• _Task to carry out_: Restate all of the data exactly.

★ ★ ★ ★ ★

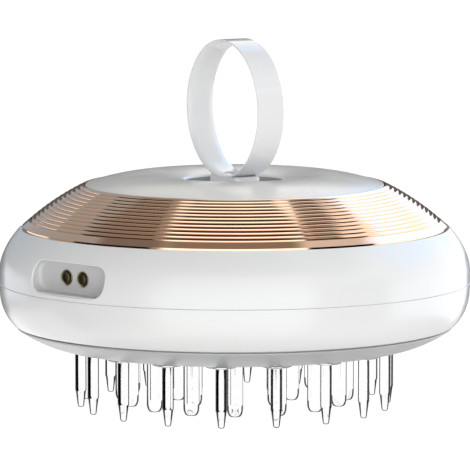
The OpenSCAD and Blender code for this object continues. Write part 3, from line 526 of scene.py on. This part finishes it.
def plated(name, first, second, rough, grain=1500.0, depth=0.000003):
    """Metal: two close tones in soft patches, with fine wear in its roughness."""
    shader = Shader(name)
    shader.colour(shader.blend(shader.ramp(shader.noise(60.0), 0, 1), first, second))
    shader.rough(shader.ramp(shader.noise(400.0, detail=6.0), *rough))
    shader.bump(shader.noise(grain), depth)
    return shader.set(Metallic=1.0).material


def turned_gold():
    """Rose gold, polished on a lathe: faint rings about the body's axis in its roughness and relief."""
    shader = Shader("turned_rose_gold")
    radius = shader.vector("LENGTH", shader.vector("MULTIPLY", shader.coords(), LEVEL))
    rings = shader.add("ShaderNodeTexNoise", noise_dimensions="1D")
    rings.inputs["Scale"].default_value = 9000.0
    rings.inputs["Detail"].default_value = 2.0
    shader.put(radius, rings.inputs["W"])
    tone = shader.ramp(shader.noise(25.0), 0, 1)
    shader.colour(shader.blend(tone, (0.86, 0.555, 0.37), (0.82, 0.525, 0.35)))
    shader.rough(shader.ramp(rings.outputs["Fac"], 0.05, 0.09))
    shader.bump(rings.outputs["Fac"], 0.0000006)
    return shader.set(Metallic=1.0).material


def clear_plastic(name, dark_from, wide, thin, tip, layers=0):
    """Clear moulded plastic with painted dark sides, which paint the shade of the space under the body as seen
    through the plastic.

    The sides are darker on the side away from dark_from, a point (x, y) under the body. Each limit is the
    least slant that is dark: wide on the away side, from one end of the body to the other, thin on the near
    side, and tip below the shank. The dark shows through that many layers of clear plastic, and no more.
    """
    shader = Shader(name)
    geometry = shader.add("ShaderNodeNewGeometry")
    place = geometry.outputs["Position"]
    height = shader.vector("DOT_PRODUCT", place, UPWARDS)
    offset = shader.vector("SUBTRACT", place, (dark_from[0] * MM, dark_from[1] * MM, 0))
    outwards = shader.vector("NORMALIZE", shader.vector("MULTIPLY", offset, LEVEL))
    turned = shader.vector("DOT_PRODUCT", outwards, geometry.outputs["Normal"])
    across = shader.vector("DOT_PRODUCT", place, DARK_ACROSS)
    away = shader.ramp(across, *wide, *(end * MM for end in DARK_ENDS))
    side = shader.ramp(turned, thin, away, -0.35, 0.0)
    least = shader.ramp(height, tip, side, TIP_H * MM, (TIP_H + 0.2) * MM)
    # Painted shade: the slanted sides take a dark colour, for the shaded space under the body
    facing = shader.add("ShaderNodeLayerWeight").outputs["Facing"]
    dark = shader.ramp(shader.math("SUBTRACT", facing, least), 0, 1, 0.0, DARK_SOFT)
    below_collar = shader.ramp(height, 1, 0, (TOOTH_H - 0.4) * MM, (TOOTH_H - 0.2) * MM)
    passed = shader.add("ShaderNodeLightPath").outputs["Transmission Depth"]
    seen = shader.ramp(passed, 1, 0, layers + 0.4, layers + 0.6)
    painted_edge_shade = shader.math("MULTIPLY", shader.math("MULTIPLY", dark, below_collar), seen)
    shader.colour(shader.blend(painted_edge_shade, (1.0, 1.0, 1.0), (0.0, 0.0, 0.0)))
    shader.rough(shader.ramp(shader.noise(200.0), 0.0, 0.01))
    shader.bump(shader.noise(350.0), 0.000001)
    return shader.set(Transmission_Weight=1.0, IOR=TOOTH_IOR).material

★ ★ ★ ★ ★

• _Solution for this problem_:
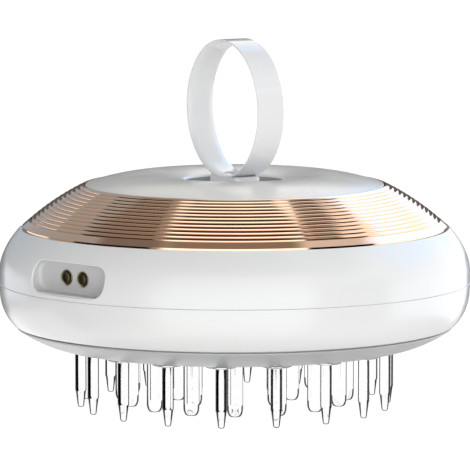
The OpenSCAD and Blender code for this object continues. Write part 3, from line 526 of scene.py on. This part finishes it.
def plated(name, first, second, rough, grain=1500.0, depth=0.000003):
    """Metal: two close tones in soft patches, with fine wear in its roughness."""
    shader = Shader(name)
    shader.colour(shader.blend(shader.ramp(shader.noise(60.0), 0, 1), first, second))
    shader.rough(shader.ramp(shader.noise(400.0, detail=6.0), *rough))
    shader.bump(shader.noise(grain), depth)
    return shader.set(Metallic=1.0).material


def turned_gold():
    """Rose gold, polished on a lathe: faint rings about the body's axis in its roughness and relief."""
    shader = Shader("turned_rose_gold")
    radius = shader.vector("LENGTH", shader.vector("MULTIPLY", shader.coords(), LEVEL))
    rings = shader.add("ShaderNodeTexNoise", noise_dimensions="1D")
    rings.inputs["Scale"].default_value = 9000.0
    rings.inputs["Detail"].default_value = 2.0
    shader.put(radius, rings.inputs["W"])
    tone = shader.ramp(shader.noise(25.0), 0, 1)
    shader.colour(shader.blend(tone, (0.86, 0.555, 0.37), (0.82, 0.525, 0.35)))
    shader.rough(shader.ramp(rings.outputs["Fac"], 0.05, 0.09))
    shader.bump(rings.outputs["Fac"], 0.0000006)
    return shader.set(Metallic=1.0).material


def clear_plastic(name, dark_from, wide, thin, tip, layers=0):
    """Clear moulded plastic with painted dark sides, which paint the shade of the space under the body as seen
    through the plastic.

    The sides are darker on the side away from dark_from, a point (x, y) under the body. Each limit is the
    least slant that is dark: wide on the away side, from one end of the body to the other, thin on the near
    side, and tip below the shank. The dark shows through that many layers of clear plastic, and no more.
    """
    shader = Shader(name)
    geometry = shader.add("ShaderNodeNewGeometry")
    place = geometry.outputs["Position"]
    height = shader.vector("DOT_PRODUCT", place, UPWARDS)
    offset = shader.vector("SUBTRACT", place, (dark_from[0] * MM, dark_from[1] * MM, 0))
    outwards = shader.vector("NORMALIZE", shader.vector("MULTIPLY", offset, LEVEL))
    turned = shader.vector("DOT_PRODUCT", outwards, geometry.outputs["Normal"])
    across = shader.vector("DOT_PRODUCT", place, DARK_ACROSS)
    away = shader.ramp(across, *wide, *(end * MM for end in DARK_ENDS))
    side = shader.ramp(turned, thin, away, -0.35, 0.0)
    least = shader.ramp(height, tip, side, TIP_H * MM, (TIP_H + 0.2) * MM)
    # Painted shade: the slanted sides take a dark colour, for the shaded space under the body
    facing = shader.add("ShaderNodeLayerWeight").outputs["Facing"]
    dark = shader.ramp(shader.math("SUBTRACT", facing, least), 0, 1, 0.0, DARK_SOFT)
    below_collar = shader.ramp(height, 1, 0, (TOOTH_H - 0.4) * MM, (TOOTH_H - 0.2) * MM)
    passed = shader.add("ShaderNodeLightPath").outputs["Transmission Depth"]
    seen = shader.ramp(passed, 1, 0, layers + 0.4, layers + 0.6)
    painted_edge_shade = shader.math("MULTIPLY", shader.math("MULTIPLY", dark, below_collar), seen)
    shader.colour(shader.blend(painted_edge_shade, (1.0, 1.0, 1.0), (0.0, 0.0, 0.0)))
    shader.rough(shader.ramp(shader.noise(200.0), 0.0, 0.01))
    shader.bump(shader.noise(350.0), 0.000001)
    return shader.set(Transmission_Weight=1.0, IOR=TOOTH_IOR).material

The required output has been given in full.